田村正毅さんのこと

hogodou2007-04-07

カメラマンの田村正毅さんと話をする。
田村さんとお話をするのは、ずいぶん久しぶりだ。田村さんは、青山真治監督の新作『SAD VACATION』の撮影を終えたばかり。電話をすると、何か予感がしたんですよ、と田村さんは笑う。かつて、女優のWのために書いた台本を田村さんが撮影してくれたことがある。わずか3日間の撮影だったが、楽しかった。作品のタイトルは、田村さんがつけてくれた。爽快なまでに田村関数が作動して、脚本が映像化されていく…。編集されて、映像がどんなふうに繋がるのか想像も出来なかった。一本の作品として完成した時、よく繋がりましたね、想像もつきませんでしたよ、と言うと、田村さんは、ねぇ、と言って笑った。あのときは、録音が菊池信之さん、照明は佐藤譲さんだった。営業中のクラブでの撮影の時、譲さんはバッテリーのライトを現場に持って来ていた。店内は当然暗い。譲さんがライトをつけるとお店からNGが出た。営業中だからライトは焚けないというのだ。譲さんが苦笑いをしてライトを消し、田村さんを見る。田村さんは、カメラを担いだまま頷く…。頷いても、店内は肉眼でも明らかに暗いのだ。あるのは、店内にディスプレイされている数台のモニターからの光。
ラッシュを見て驚いた。

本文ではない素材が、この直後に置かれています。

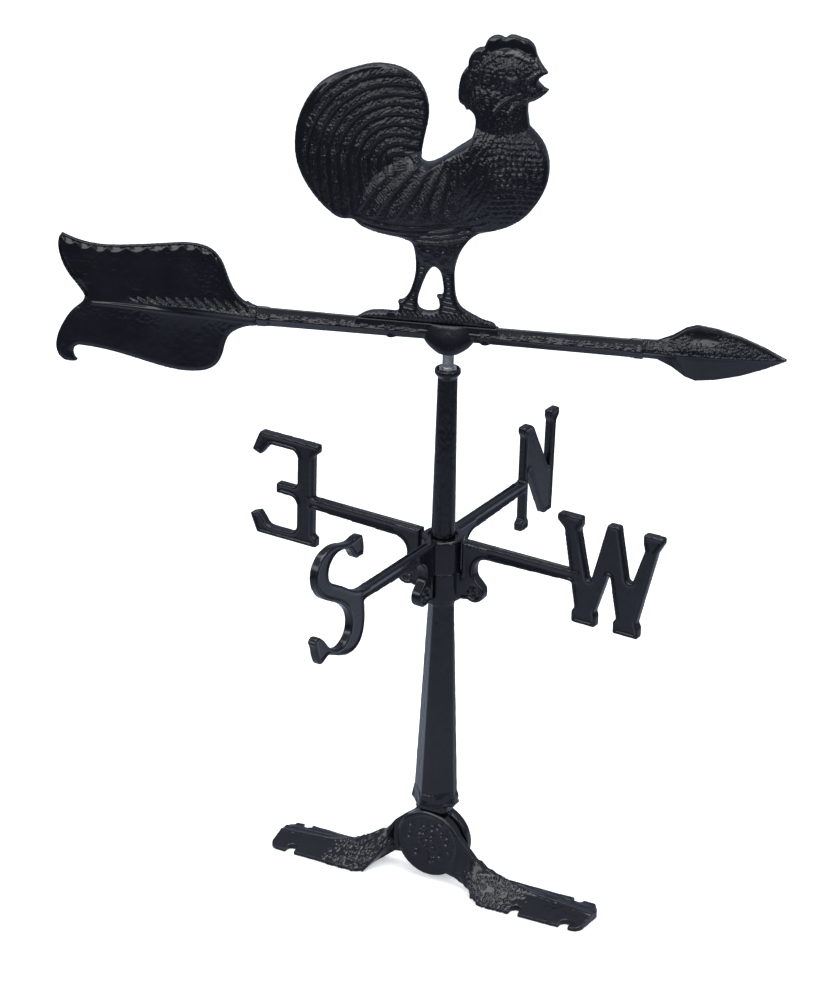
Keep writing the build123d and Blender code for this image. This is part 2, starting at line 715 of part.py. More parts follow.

美しい画が撮れているのだ。モニターから洩れているわずかな光の中で踊るWの姿は、艶かしく、色っぽかった…。
譲さんは、数年前逝ってしまった。ジャズのかかるお通夜だった。
譲さんから連れて行かれるとは思わなかった。
田村さんにそう言うと、あのね、長生きするのも大変なんですよ、と田村さんは、また笑ったのだ。